One problem with this technology, as with some others, is not "what it does or can do today", or "what we do with the information today", but "what it will be able to do tomorrow", and "what we will be tempted to do with the information tomorrow". Facial imaging tied to facial recognition tied to....
This is the biggest problem that exists with all surveillance and "information gathering" systems, namely the opportunity they create for the convergence of data gathered by disparate systems to create information super-databases that are much more powerful and intrusive collectively than the information gathered separately could ever be.

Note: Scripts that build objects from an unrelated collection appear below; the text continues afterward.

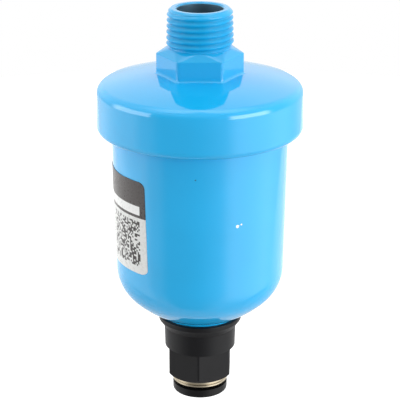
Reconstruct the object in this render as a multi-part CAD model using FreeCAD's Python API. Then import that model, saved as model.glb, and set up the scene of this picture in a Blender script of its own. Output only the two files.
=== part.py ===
import FreeCAD, Part

import math
import os

# Float-type automatic drain valve: an enamelled cap and bowl with a male pipe
# inlet on top, a float that opens a small pilot nozzle, a sprung piston that
# opens the drain, and a black push-in connector underneath.
# Millimetres, +Z up, the origin on the axis at the inlet shoulder, where the
# threaded spigot leaves the hexagon. The front faces -Y.

# How far a cutting shape runs past what it cuts
OVERRUN = 1.0

# The largest share of a wall that a fillet on both its edges may take each
FILLET_SHARE = 0.45

# How near an edge lies to the level that it is looked for at
EDGE_BAND = 1.0

# Inlet spigot and hexagon
SPIGOT_LENGTH = 12.2
SPIGOT_R = 9.75
SPIGOT_RIM_R = 8.95
SPIGOT_RIM_CHAMFER = 1.2
SPIGOT_FOOT_FILLET = 0.4
INLET_BORE_R = 7.25
INLET_BORE_CHAMFER = 0.5
HEX_FLATS = 24.0
HEX_HEIGHT = 8.45
HEX_EDGE_R = 1.6
HEX_TOP_R = 10.0
HEX_TOP_DROP = 2.13
HEX_TOP_EDGE_FILLET = 0.4
HEX_BASE_FILLET = 0.8

# Cap
CAP_RIM_R = 32.5
CAP_SIDE_DRAFT = 0.22
CAP_HEIGHT = 18.35
CAP_CROWN_R = 127.0
CAP_SHOULDER_START_R = 20.0
CAP_SHOULDER_R = 85.0
CAP_KNUCKLE_R = 2.95
CAP_RIM_FILLET = 2.1
CAP_WALL = 3.2
CAP_SKIRT_INNER_CHAMFER = 0.8

# Bowl
BOWL_NECK_R = 27.9
BOWL_DRAFT_DEG = 1.1
BOWL_SIDE_LENGTH = 45.2
BOWL_KNUCKLE_R = 13.8
BOWL_CROWN_R = 32.6
BOWL_WALL = 2.4
BOWL_ENGAGEMENT = 11.0
BOWL_NECK_CLEARANCE = 0.1
BOWL_PAD_R = 13.4
BOWL_PAD_THICKNESS = 3.8
BOWL_BOSS_R = 12.2
BOWL_BOSS_PROUD = 0.55
BOWL_HOLE_R = 8.3

# Sticker on the bowl's side
LABEL_WIDTH = 36.4
LABEL_HEIGHT = 30.6
LABEL_TOP_BELOW_CAP = 10.5
LABEL_CORNER_R = 2.0
LABEL_THICKNESS = 0.15
LABEL_TURN_DEG = -78.8

# O-rings: section radius of each
CAP_RING_SECTION = 0.9
FLOOR_RING_SECTION = 0.8
OUTLET_RING_SECTION = 0.8
LID_RING_SECTION = 0.6
PISTON_RING_SECTION = 0.8
VALVE_GAP = 0.05

# Drain housing, standing on the bowl's floor
HOUSING_FLANGE_R = 12.8
HOUSING_FLANGE_T = 2.2
HOUSING_BARREL_R = 11.2
HOUSING_BARREL_LENGTH = 15.7
HOUSING_BORE_R = 9.0
HOUSING_NECK_R = 8.0
HOUSING_NECK_LENGTH = 9.6
HOUSING_NECK_BORE_R = 5.4
SEAT_HOLE_R = 3.4
SEAT_PLATE_T = 2.2
WINDOW_COUNT = 6
WINDOW_WIDTH = 5.0
WINDOW_HEIGHT = 4.2

# Strainer ring round the windows
STRAINER_T = 0.6
STRAINER_HEIGHT = 7.0
STRAINER_GAP = 0.15
STRAINER_SLOTS = 24
STRAINER_SLOT_WIDTH = 1.1
STRAINER_EDGE = 1.2

# Piston and drain valve
PISTON_TRAVEL = 2.5
PISTON_CLEARANCE = 0.3
PISTON_RING_CLEARANCE = 0.05
PISTON_HEIGHT = 4.0
STEM_R = 1.8
BLEED_R = 0.5
JET_R = 1.2
JET_LENGTH = 2.5
JET_ORIFICE_R = 0.3
DISC_R = 4.6
DISC_SEAL_T = 1.2
DISC_T = 1.4
DISC_NUT_T = 1.0
DISC_NUT_R = 2.9
SPRING_WIRE_R = 0.4
SPRING_COIL_R = 6.0
SPRING_TURNS = 4.0
SPRING_END_GAP = 0.05

# Guide column and float
COLUMN_R = 3.4
COLUMN_BORE_R = 1.5
COLUMN_LENGTH = 34.3
COLUMN_FLANGE_T = 2.2
COLUMN_REGISTER = 1.2
COLUMN_REGISTER_CLEARANCE = 0.1
FLOAT_R = 21.5
FLOAT_HEIGHT = 27.0
FLOAT_EDGE_R = 3.0
FLOAT_BORE_CLEARANCE = 0.4
FLOAT_BORE_WALL = 2.0
FLOAT_RECESS_R = 12.0
FLOAT_RECESS_DEPTH = 6.0
FLOAT_TRAVEL = 4.5
FLOAT_REST_GAP = 0.3

# Pilot nozzle, yoke and lever
NOZZLE_R = 2.4
NOZZLE_HEIGHT = 3.6
NOZZLE_TIP_R = 1.3
NOZZLE_TIP_HEIGHT = 1.0
NOZZLE_SPIGOT = 4.0
NOZZLE_ORIFICE_R = 0.6
YOKE_R = 5.6
YOKE_HEIGHT = 4.2
YOKE_CLEARANCE = 0.05
YOKE_EAR_T = 1.4
YOKE_EAR_R = 2.2
HINGE_REACH = 8.0
HINGE_PIN_R = 1.0
HINGE_CLEARANCE = 0.06
LEVER_T = 1.6
LEVER_WIDTH = 4.4
LEVER_SIDE_GAP = 0.2
LEVER_EYE_R = 2.0
LEVER_REACH = 21.0
LEVER_FOOT_T = 2.0
LEVER_FOOT_ROUND = 0.9
PAD_R = 2.0
PAD_T = 1.2
PAD_RECESS = 0.5
PAD_GAP = 0.05

# Outlet body
COLLAR_R = 13.5
COLLAR_EDGE_FILLET = 0.4
COLLAR_RIM_HEIGHT = 1.5
COLLAR_CONE_HEIGHT = 2.5
COLLAR_FOOT_FILLET = 0.6
BARREL_R = 11.7
BARREL_DRAFT = 0.2
BARREL_LENGTH = 7.0
LOWER_FLATS = 19.8
LOWER_EDGE_R = 0.8
LOWER_HEX_HEIGHT = 10.5
LOWER_ROUND = 2.7
OUTLET_TURN_DEG = -2.5
SOCKET_DEPTH = 6.0
SOCKET_CLEARANCE = 0.05
THROAT_R = 5.2
THROAT_LENGTH = 1.8
TUBE_R = 6.0
TUBE_CLEARANCE = 0.15
TUBE_SHOULDER = 3.5
CARTRIDGE_R = 8.2

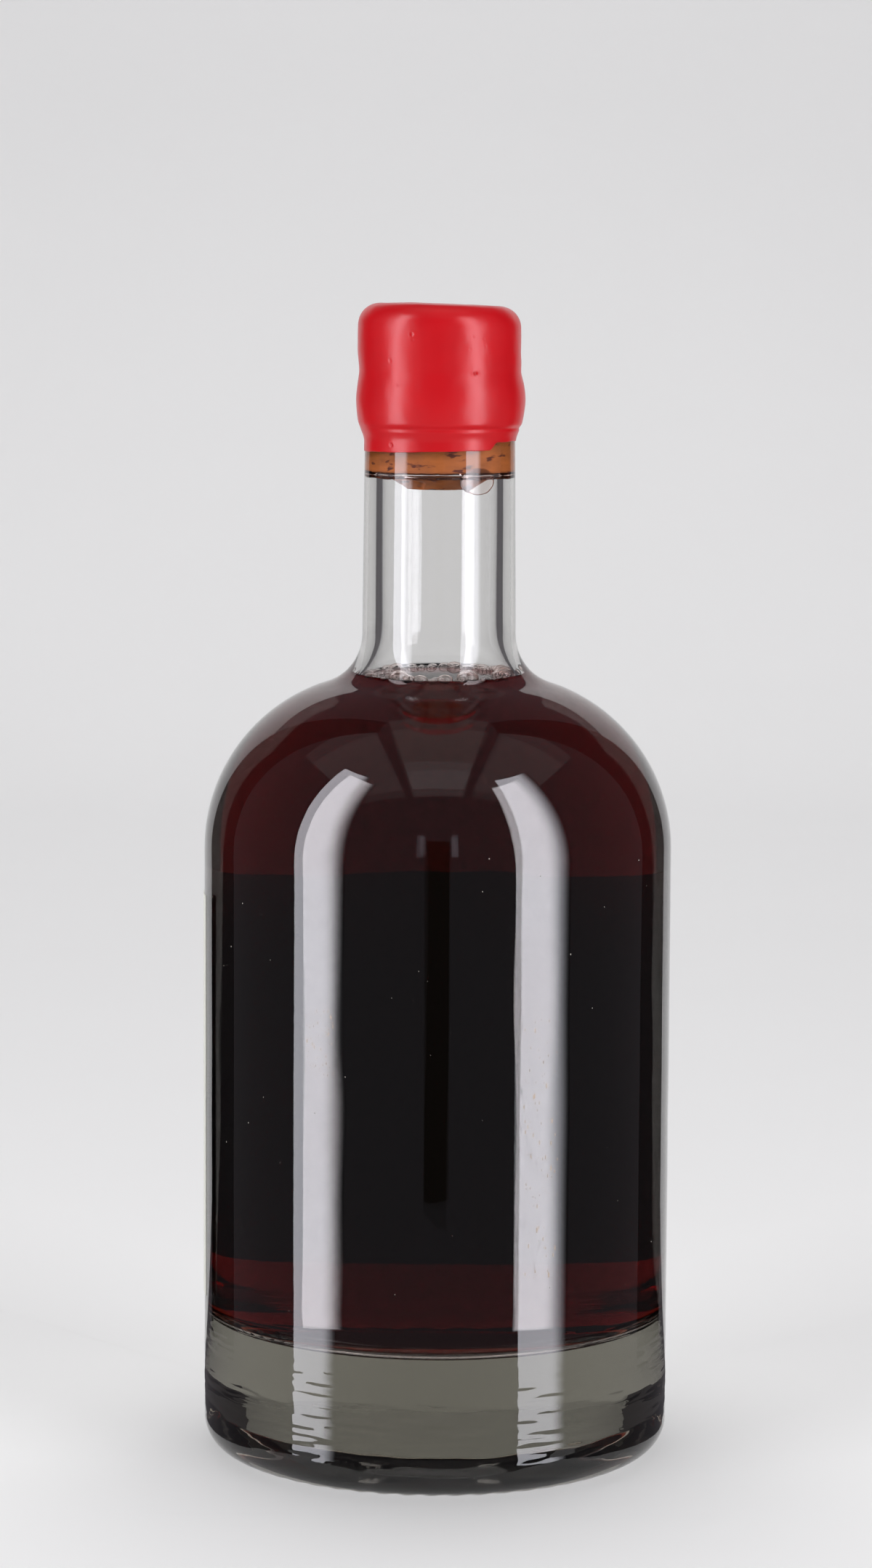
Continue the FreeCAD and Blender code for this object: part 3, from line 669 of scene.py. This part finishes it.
class GlassOperator(bpy.types.Operator):
    """Thick glass bottle with a heavy base, a shallow punt and a knurled foot"""

    bl_idname = "bottle.glass"
    bl_label = "Glass"

    # heights in millimetres: the slow waves on the body and on the neck, and the ridges by the base
    OUTER_WAVES, INNER_WAVES, RIDGES = (0.05, 0.02), (0.1, 0.03), 0.065

    def execute(self, context):
        sizes = context.scene.bottle_sizes
        shape = Shape(sizes)
        mouth = (sizes.bore_radius + sizes.mouth_round, shape.top - sizes.mouth_round)
        bore = run((sizes.bore_radius, shape.bore_curve.y), (sizes.bore_radius, mouth[1]), 26)
        inside = join(shape.inner_side()[::-1], bore, arc(mouth, sizes.mouth_round, 180, 90, 4))
        points = join(inside, shape.outer_side())
        numbers = self.numbers(shape, points, len(points) - len(shape.outer_side()))
        # the waves are about 22 mm long, and the ridges about 1.3 mm tall
        inputs = {
            "Ring Radius": shape.body,
            "Segments": sizes.knurl_count * SEGMENTS_PER_GROOVE,
            "Columns Per Groove": SEGMENTS_PER_GROOVE,
            "Groove Depth": sizes.knurl_depth,
            "Ripple Scale": patches(22.222),
            "Ripple Seed": 3.0,
            "Chill Scale": patches(1.316),
            "Material": make_glass_finish(context.scene.bottle_colours, 2 * shape.body),
        }
        outline = outline_mesh("glass_outline", points, shape.body, numbers)
        piece = grow("glass_bottle", outline, turned_tree(), inputs)
        # clear glass lets nearly all the light through, so the drink and the paper cast the shadow
        hide_from(piece, "shadow")
        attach(piece, "root")
        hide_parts("bottle")
        return {"FINISHED"}

    def numbers(self, shape, points, outside):
        """How far each point of the outline is slanted, grooved, rippled and ridged."""
        sizes = shape.sizes
        start, end, heel = sizes.knurl_inner, sizes.knurl_outer, sizes.heel_radius
        middle, slope, edge = (start + end) / 2, math.tan(sizes.knurl_slant), 0.5 * MM
        rows = []
        for place, (radius, height) in enumerate(points):
            neck = smooth_step(shape.level, shape.level + 20 * MM, height)
            if place < outside:
                rows.append((0.0, 0.0, mix(*self.INNER_WAVES, neck) * MM, 0.0))
                continue
            along = min(max(radius, start), end)
            twist, groove = math.asin((along - middle) * slope / along), 0.0
            if height < heel:
                twist *= smooth_step(0.6 * start, start, radius)
                groove = smooth_step(start - edge, start + edge, radius)
                groove *= 1 - smooth_step(end - 4 * edge, end, radius)
            else:
                twist *= 1 - smooth_step(heel, sizes.shoulder_height, height)
            base = 1 - smooth_step(shape.floor - 4 * MM, shape.floor + 4 * MM, height)
            ridge = self.RIDGES * MM * base * smooth_step(2 * MM, 6 * MM, height)
            rows.append((twist, groove, mix(*self.OUTER_WAVES, neck) * MM, ridge))
        return zip(OUTLINE_NUMBERS, zip(*rows))


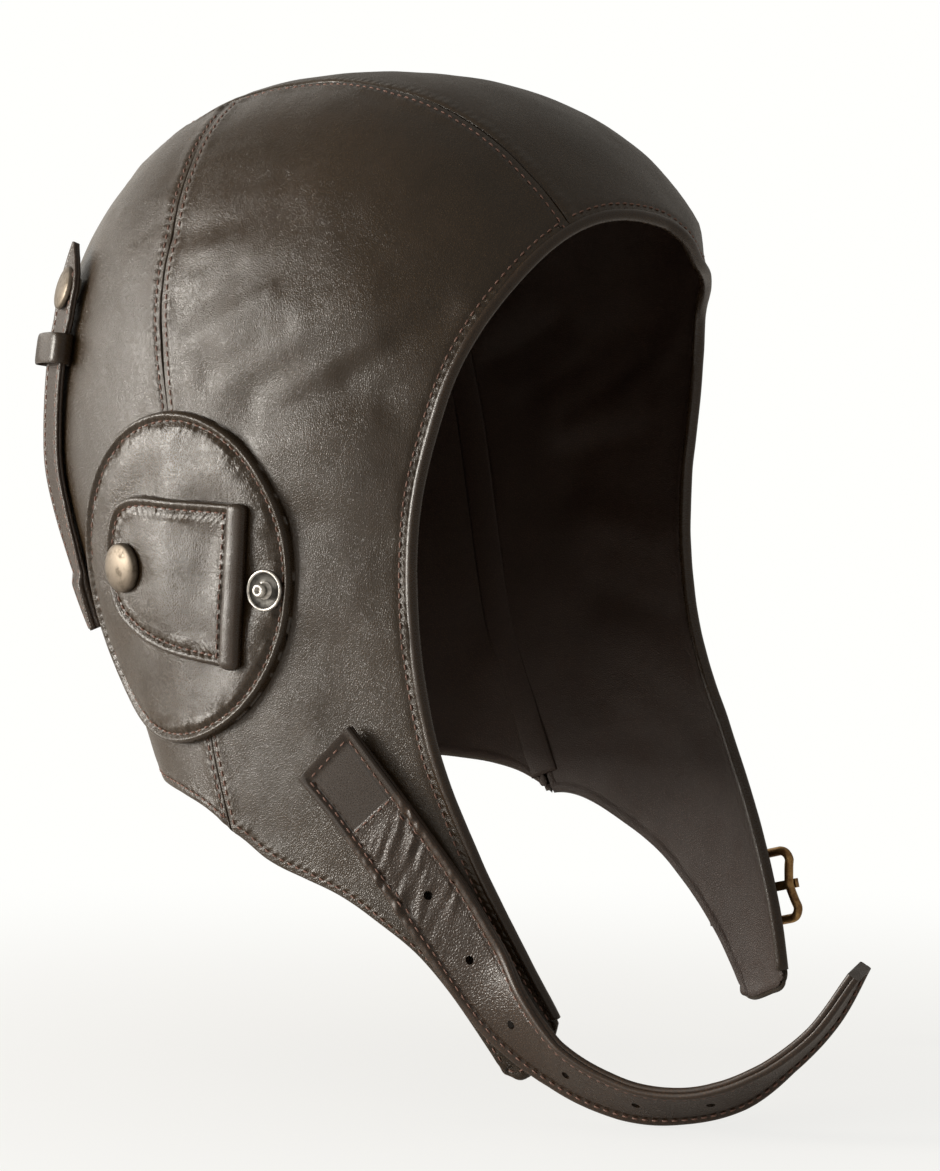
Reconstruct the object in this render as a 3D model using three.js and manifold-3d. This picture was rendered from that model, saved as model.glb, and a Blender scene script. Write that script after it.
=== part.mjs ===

For instance, an ad agency placing a digital ad display for Budweiser outside a grocery store could arrange to merge their visual information about viewers with personal information about them that the store collects. Suddenly, the "anonymous" viewer who spent 30 seconds looking at an ad for Budweiser outside the store now has a name, an address and probably a credit card number. And, the store has his facial record, as well as some indication of his interest in Budweiser.
And this is a very weak example of the multiplying effects of information convergence. Put the information gathered by a bank together with information gathered by a gas station CCTV camera together with facial information gathered by a digital ad display together with travel information gathered by a travel agency with browsing information gathered by your ISP....well, you get the point I'm sure.
So, in the year 2010 or so, our Budweiser digital ad viewer suddenly notices that there seem to be a lot of commercials for Budweiser, Wells Fargo bank, Chevron and Caribbean cruises on his cable TV, and a lot of banner ads for these companies on the Web sites he visits, too. He has no idea how or why this "coincidence" might have happened.
Many who gather information protest that the information they gather is anonymous. The problem is, it is becoming too easy, by means of convergence, for "anonymous" information to be melded with information collected by someone else that does contain identifying information. And the monetization capability - read, the $$$ that I can get - for merging my data with yours is so great that it's a rare bird who would be able to resist the temptation. I might get $1 every time one of the 100,000 faces in my database is viewed by someone in your database. We're not talking $millions for superlarge databases with high levels of access...we're talking $billions, paid "view-by-view" by Coke, by Budweiser, by Hilton, by Chevron, by Travelocity, by....
Now, let's take this a step further and consider that information that can be collated in this way can also be legally "discovered" in a civil lawsuit and searched under court order by governmental agencies, and now the full extent of the problem begins to emerge. This is a very slippery slope, but it's much too late for society to recover from this slide, and the commercial interest in these super-databases is far too great to overcome.